§ STATED GOAL
Copy out every line exactly as given.

§ RECORDS PROVIDED
####

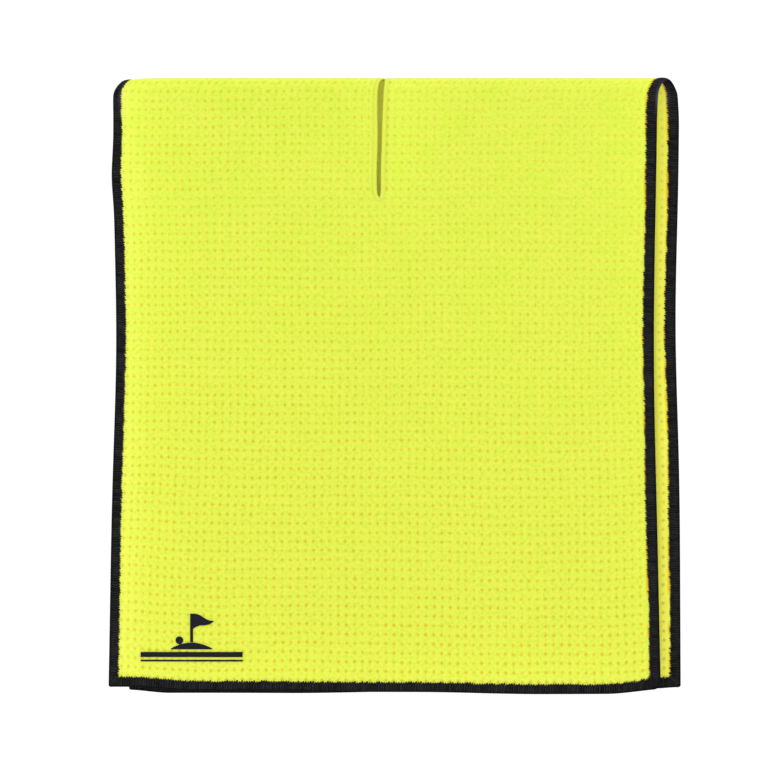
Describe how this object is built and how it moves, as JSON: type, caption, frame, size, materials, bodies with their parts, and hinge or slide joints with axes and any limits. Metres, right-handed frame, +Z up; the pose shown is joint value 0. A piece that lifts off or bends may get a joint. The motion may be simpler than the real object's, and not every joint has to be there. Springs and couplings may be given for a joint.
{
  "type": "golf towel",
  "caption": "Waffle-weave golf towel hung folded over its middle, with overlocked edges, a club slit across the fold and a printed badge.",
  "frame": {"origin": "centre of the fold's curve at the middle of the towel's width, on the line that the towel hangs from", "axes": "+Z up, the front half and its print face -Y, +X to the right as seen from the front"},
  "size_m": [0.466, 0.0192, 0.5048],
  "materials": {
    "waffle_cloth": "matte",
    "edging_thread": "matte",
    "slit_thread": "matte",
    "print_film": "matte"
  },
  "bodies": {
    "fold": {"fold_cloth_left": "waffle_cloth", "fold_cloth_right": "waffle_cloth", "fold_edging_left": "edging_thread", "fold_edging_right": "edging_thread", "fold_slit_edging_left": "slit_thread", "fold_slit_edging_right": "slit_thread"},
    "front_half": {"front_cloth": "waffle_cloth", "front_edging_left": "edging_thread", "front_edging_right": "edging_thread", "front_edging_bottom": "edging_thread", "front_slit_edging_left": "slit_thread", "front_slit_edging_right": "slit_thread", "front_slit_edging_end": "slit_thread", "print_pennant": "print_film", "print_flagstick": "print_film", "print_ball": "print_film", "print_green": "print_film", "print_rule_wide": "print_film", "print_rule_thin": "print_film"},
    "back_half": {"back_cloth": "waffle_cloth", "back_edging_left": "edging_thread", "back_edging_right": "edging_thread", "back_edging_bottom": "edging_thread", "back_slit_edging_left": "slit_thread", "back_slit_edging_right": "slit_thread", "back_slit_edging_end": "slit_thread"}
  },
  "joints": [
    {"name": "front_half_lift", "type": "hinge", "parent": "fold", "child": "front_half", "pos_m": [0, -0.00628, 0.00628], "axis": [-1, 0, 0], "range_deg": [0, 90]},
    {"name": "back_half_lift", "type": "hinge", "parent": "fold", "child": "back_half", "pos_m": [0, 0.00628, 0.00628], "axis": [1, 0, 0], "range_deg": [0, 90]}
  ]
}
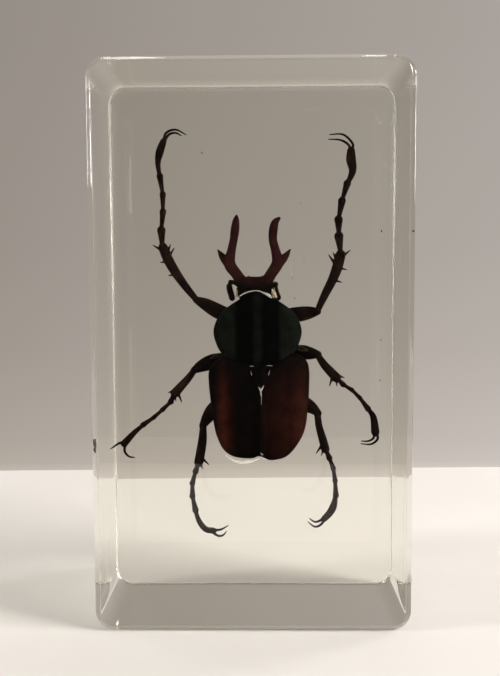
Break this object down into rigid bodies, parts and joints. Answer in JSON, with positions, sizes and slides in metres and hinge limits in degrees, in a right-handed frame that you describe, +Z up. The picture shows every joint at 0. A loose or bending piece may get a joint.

####

§ EXERCISE RESULT
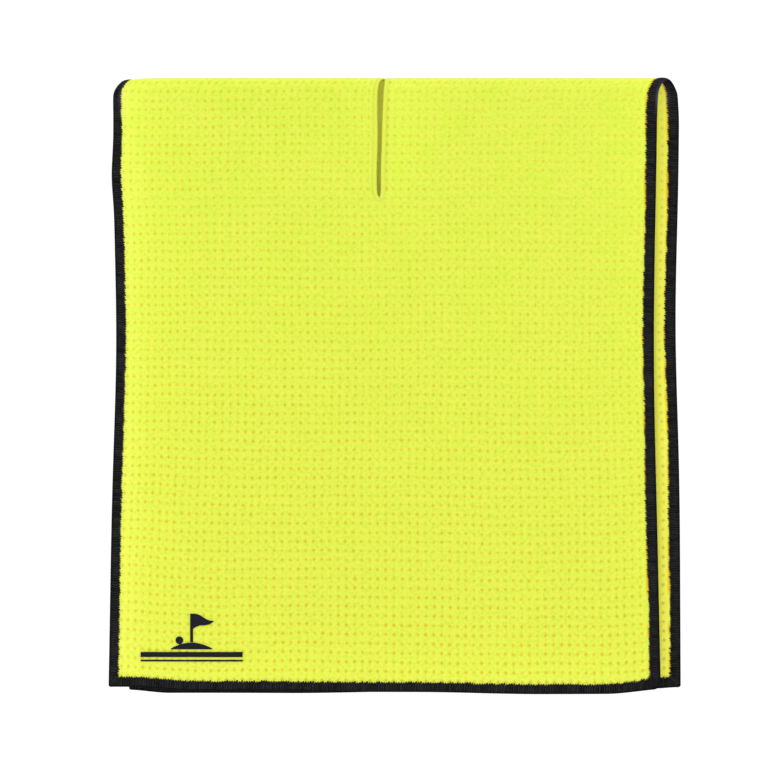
Describe how this object is built and how it moves, as JSON: type, caption, frame, size, materials, bodies with their parts, and hinge or slide joints with axes and any limits. Metres, right-handed frame, +Z up; the pose shown is joint value 0. A piece that lifts off or bends may get a joint. The motion may be simpler than the real object's, and not every joint has to be there. Springs and couplings may be given for a joint.
{
  "type": "golf towel",
  "caption": "Waffle-weave golf towel hung folded over its middle, with overlocked edges, a club slit across the fold and a printed badge.",
  "frame": {"origin": "centre of the fold's curve at the middle of the towel's width, on the line that the towel hangs from", "axes": "+Z up, the front half and its print face -Y, +X to the right as seen from the front"},
  "size_m": [0.466, 0.0192, 0.5048],
  "materials": {
    "waffle_cloth": "matte",
    "edging_thread": "matte",
    "slit_thread": "matte",
    "print_film": "matte"
  },
  "bodies": {
    "fold": {"fold_cloth_left": "waffle_cloth", "fold_cloth_right": "waffle_cloth", "fold_edging_left": "edging_thread", "fold_edging_right": "edging_thread", "fold_slit_edging_left": "slit_thread", "fold_slit_edging_right": "slit_thread"},
    "front_half": {"front_cloth": "waffle_cloth", "front_edging_left": "edging_thread", "front_edging_right": "edging_thread", "front_edging_bottom": "edging_thread", "front_slit_edging_left": "slit_thread", "front_slit_edging_right": "slit_thread", "front_slit_edging_end": "slit_thread", "print_pennant": "print_film", "print_flagstick": "print_film", "print_ball": "print_film", "print_green": "print_film", "print_rule_wide": "print_film", "print_rule_thin": "print_film"},
    "back_half": {"back_cloth": "waffle_cloth", "back_edging_left": "edging_thread", "back_edging_right": "edging_thread", "back_edging_bottom": "edging_thread", "back_slit_edging_left": "slit_thread", "back_slit_edging_right": "slit_thread", "back_slit_edging_end": "slit_thread"}
  },
  "joints": [
    {"name": "front_half_lift", "type": "hinge", "parent": "fold", "child": "front_half", "pos_m": [0, -0.00628, 0.00628], "axis": [-1, 0, 0], "range_deg": [0, 90]},
    {"name": "back_half_lift", "type": "hinge", "parent": "fold", "child": "back_half", "pos_m": [0, 0.00628, 0.00628], "axis": [1, 0, 0], "range_deg": [0, 90]}
  ]
}
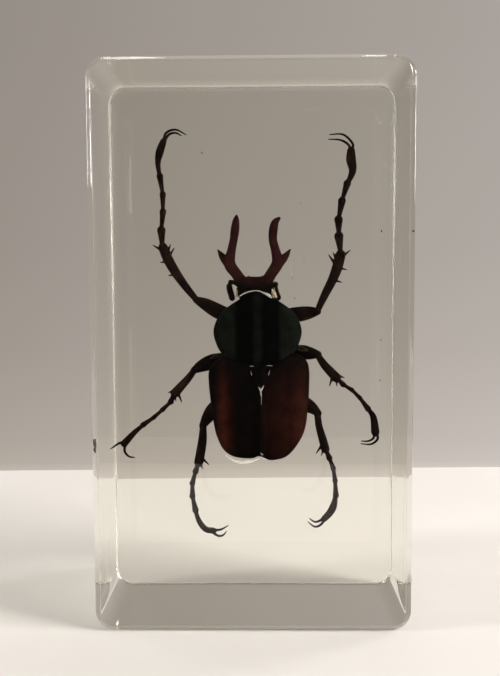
Break this object down into rigid bodies, parts and joints. Answer in JSON, with positions, sizes and slides in metres and hinge limits in degrees, in a right-handed frame that you describe, +Z up. The picture shows every joint at 0. A loose or bending piece may get a joint.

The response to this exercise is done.